If Maple Shade, New Jersey, is to be famous for anything, if there is any reason it makes it into the history books, it is for what occurs there in the early morning hours on June 12, 1950. That’s when two 20-year-old classmates from Crozer Theological Seminary in Chester, PA, go out for a ride in the country with their dates. They pull off Route 73 to Mary’s Café on Main Street. It is 12:45am. They sit down to be served.

The young men and their dates are black, and the waitress proceeds to ignore them. The men walk to the counter and order beers. The barkeep, Ernest Nicholls, also the owner, tells them the “best thing” would be for them to leave. The young men refuse, and sit back down at the table.

“I want you out of here!” Nicholls shouts, and takes out a pistol; other accounts say he takes out a shotgun. “I’d kill for less!”

He chases them out to the parking lot.

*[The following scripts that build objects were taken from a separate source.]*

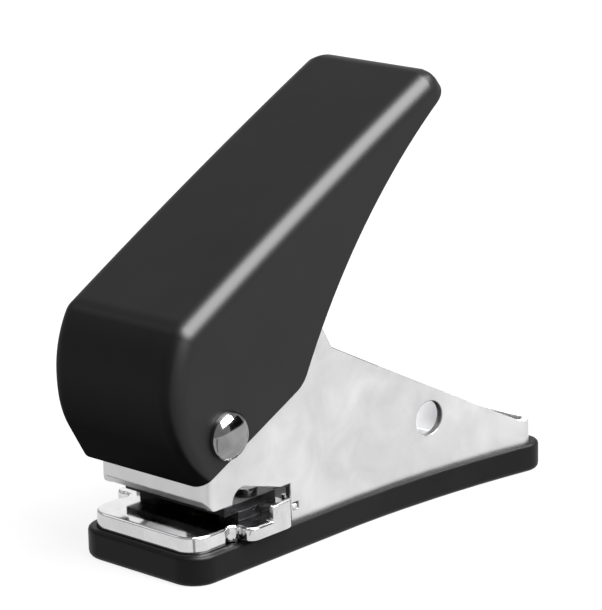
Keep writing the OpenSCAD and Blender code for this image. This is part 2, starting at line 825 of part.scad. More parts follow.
module lever_channel() {
    color("gray") place() difference() {
        on_slope() {
            difference() {
                side_view(channel_w) polygon([
                    slope_uv([foot_y0, band_top]), slope_uv([foot_y1, band_top]),
                    [channel_u, channel_tail_v], [channel_u, web_v], [web_front_u, web_v]
                ]);
                translate([channel_sheet - channel_half, -far, -far])
                    cube([channel_w - 2 * channel_sheet, 2 * far, far + web_v - channel_sheet]);
            }
        }
        across(sleeve_d + 2 * run_gap, 2 * channel_w, pivot_y, pivot_z);
        across(cam_pin_d + 2 * seat_gap, 2 * channel_w, pivot_y + cam_pin_y, pivot_z + cam_pin_z);
        on_slope() for (u = boss_us) translate([0, u, web_v - channel_sheet - overrun])
            cylinder(d = screw_d + 2 * side_gap, h = channel_sheet + 2 * overrun, $fn = small_fn);
    }
}

// Cam whose lower face is an involute of a circle of radius lever_arm, so that the pin sinks evenly
cam_lead = cam_drop / lever_arm * 180 / PI;
cam_hub_d = 10;
// Side-view point of the involute, from the pivot, that bears on the pin when the lever has turned by t
function involute(t) =
    let (reach = lever_arm * (cam_lead + t) * PI / 180)
    [lever_arm * cos(t) + reach * sin(t), lever_arm * sin(t) - reach * cos(t)];
cam_back_shares = [[1.3, 0.1], [0.9, 1.16], [0.05, 1.16]];
// Lever angles between which the face is drawn: some way before rest and some way past the full stroke
cam_before = -14;
cam_past = 10;
cam_step = 2;

module punch_cam() {
    color("dimgray") place() difference() {
        translate([0, pivot_y, pivot_z]) side_view(cam_w) {
            polygon(concat(
                [[0, 0]],
                [for (t = [cam_before:cam_step:press_angle + cam_past]) involute(t)],
                [for (share = cam_back_shares) lever_arm * share]
            ));
            circle(d = cam_hub_d, $fn = small_fn);
        }
        across(sleeve_d + 2 * run_gap, 2 * cam_w, pivot_y, pivot_z);
        across(cam_pin_d + 2 * seat_gap, 2 * cam_w, pivot_y + cam_pin_y, pivot_z + cam_pin_z);
    }
}

module cam_pin() {
    color("silver") place() across(cam_pin_d, channel_w, pivot_y + cam_pin_y, pivot_z + cam_pin_z);
}

screw_head_d = 4.6;
screw_head_h = 1.6;

module cover_screws() {
    color("silver") place() on_slope() for (u = boss_us) translate([0, u, web_v - channel_sheet]) {
        cylinder(d = screw_d, h = channel_sheet + screw_bite, $fn = small_fn);
        translate([0, 0, -screw_head_h]) cylinder(d = screw_head_d, h = screw_head_h, $fn = small_fn);
    }
}

// Chip tray
foot_steps = 4;
rim_steps = 3;

// The tray's outer plan at height z, drawn in by inset
function tray_ring(inset, z) = outline_ring(
    tray_off - inset, tray_y0 + inset, tray_y1 - inset, tray_front_r - inset, tray_rear_r - inset, z);

module chip_tray() {
    // Each point gives [height, how far the wall stands back there]
    profile = concat(
        [[-overrun, foot_r]],
        arc([foot_r, foot_r], foot_r, -180, -90, foot_steps),
        arc([tray_h - rim_r, rim_r], rim_r, -90, 0, rim_steps),
        [[tray_h + overrun, rim_r]]
    );
    color("#222224") place() difference() {
        intersection() {
            stacked([for (p = profile) tray_ring(p[1], p[0])]);
            translate([-frame_w, -frame_rear, 0]) cube([2 * frame_w, 3 * frame_rear, tray_h]);
        }
        translate([0, 0, tray_floor]) linear_extrude(tray_h) {
            outline(side_gap, arm_y - side_gap, frame_rear + side_gap, side_gap, rear_r + side_gap);
            die_front(side_gap);
        }
    }
}

side_frame();
die_plate();
die_bush();
flight_stop();
guide_plate();
guide_bush();
jaw_rivets();
pivot_sleeve();
cam_spacers();
pivot_washers();
pivot_rivet();
punch_pin();
spring_cup();
return_spring();
lever_channel();
punch_cam();
cam_pin();
lever_cover();
cover_screws();
chip_tray();
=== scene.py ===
import bpy
import json
import math
from mathutils import Matrix, Vector


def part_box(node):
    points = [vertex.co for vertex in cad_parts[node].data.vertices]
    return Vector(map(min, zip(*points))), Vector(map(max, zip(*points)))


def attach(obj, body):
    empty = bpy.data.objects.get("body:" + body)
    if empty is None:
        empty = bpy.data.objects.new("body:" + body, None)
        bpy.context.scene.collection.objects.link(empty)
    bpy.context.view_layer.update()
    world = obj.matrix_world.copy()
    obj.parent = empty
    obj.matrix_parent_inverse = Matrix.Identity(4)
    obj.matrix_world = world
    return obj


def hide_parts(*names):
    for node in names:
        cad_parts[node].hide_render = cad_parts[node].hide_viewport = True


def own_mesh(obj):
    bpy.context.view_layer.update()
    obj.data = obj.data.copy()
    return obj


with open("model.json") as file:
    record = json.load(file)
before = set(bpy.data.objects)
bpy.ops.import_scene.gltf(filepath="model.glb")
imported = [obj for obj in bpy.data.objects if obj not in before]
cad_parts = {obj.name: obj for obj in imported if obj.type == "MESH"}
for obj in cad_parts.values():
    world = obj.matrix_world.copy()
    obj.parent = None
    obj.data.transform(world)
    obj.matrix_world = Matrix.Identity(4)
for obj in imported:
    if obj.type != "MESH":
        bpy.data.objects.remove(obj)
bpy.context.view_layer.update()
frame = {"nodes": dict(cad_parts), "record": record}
mm = 0.001
middleY = 39.5  # the part's own y = 0 is the front of the die plate, the frame's is the middle
pivotAxis = (6.6, 25.0)  # y and z of the lever's pivot in the side view
weldGap = 0.002  # points closer together than this are merged, in millimetres
nodeSmooth = 28  # degrees, edges of the CAD nodes sharper than this stay sharp
slotOf = {entry["node"]: entry["material_slot"] for entry in frame["record"]["subparts"]}
print("frame loaded")


# small helpers


def at(y, z, x=0.0):
    # side view millimetres to the shared frame
    return Vector((x * mm, (y - middleY) * mm, z * mm))


def sideView(co):
    # a point of the shared frame to side view millimetres
    return Vector((co.y / mm + middleY, co.z / mm))


def heading(angle):
    # the side view direction at an angle in radians
    return Vector((math.cos(angle), math.sin(angle)))


def clockwise(d):
    # a quarter turn from d, downwards for a direction that points to the rear
    return Vector((d.y, -d.x))


def angleOf(p, c):
    # degrees of the way from c to p
    return math.degrees(math.atan2(p.y - c.y, p.x - c.x))


def circlesMeet(c1, r1, c2, r2, wanted):
    # one of the two points where two circles of the side view cross
    gap = (c2 - c1).length
    along = (gap * gap + r1 * r1 - r2 * r2) / (2 * gap)
    side = math.sqrt(max(r1 * r1 - along * along, 0))
    e = (c2 - c1) / gap
    n = Vector((-e.y, e.x))
    hits = [c1 + e * along + n * side, c1 + e * along - n * side]
    return max(hits, key=wanted)


def select(obj):
    bpy.ops.object.select_all(action="DESELECT")
    obj.select_set(True)
    bpy.context.view_layer.objects.active = obj


def mode(name):
    bpy.ops.object.mode_set(mode=name)


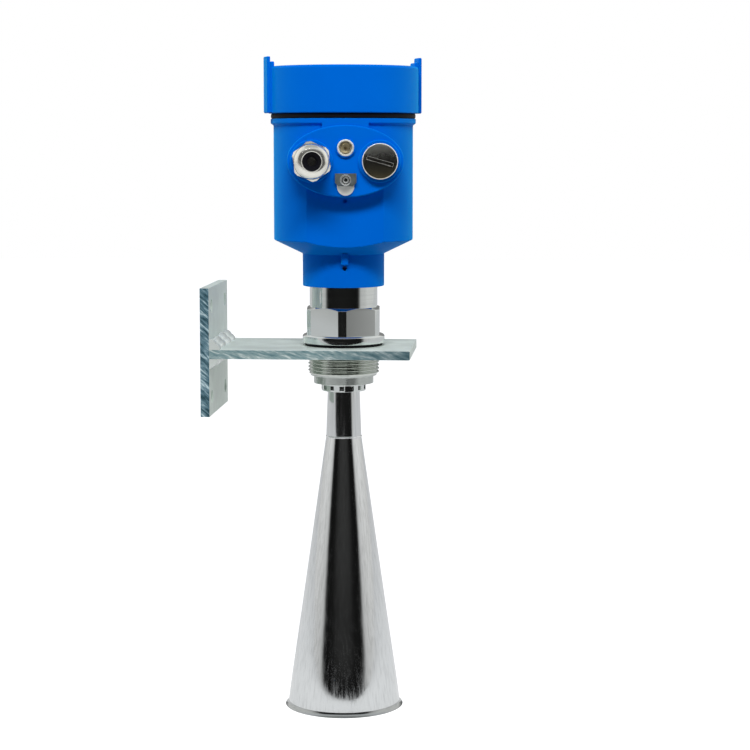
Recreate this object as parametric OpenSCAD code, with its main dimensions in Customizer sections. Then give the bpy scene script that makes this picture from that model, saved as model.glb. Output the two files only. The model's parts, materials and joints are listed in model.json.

He fires into the roof; other accounts have him shooting into the South Jersey sky.

The four leave, frightened, then angry, and drive down Main Street to the police station and file a complaint, which all four sign: Pearl E. Smith and Doris Wilson, who list their occupations as teacher and policewoman, along with the two young seminarians from Pennsylvania: Walter R. McCall and Martin Luther King, Jr.

Nicholls is arrested. The Camden chapter of the NAACP files suit. The case is dismissed three months later, however, when witnesses from the bar—three Penn students—refuse to testify.

Most King biographers categorize the incident in Maple Shade as a formative epiphany. Some people even describe Mary’s Café as the birthplace of the modern civil rights movement in America.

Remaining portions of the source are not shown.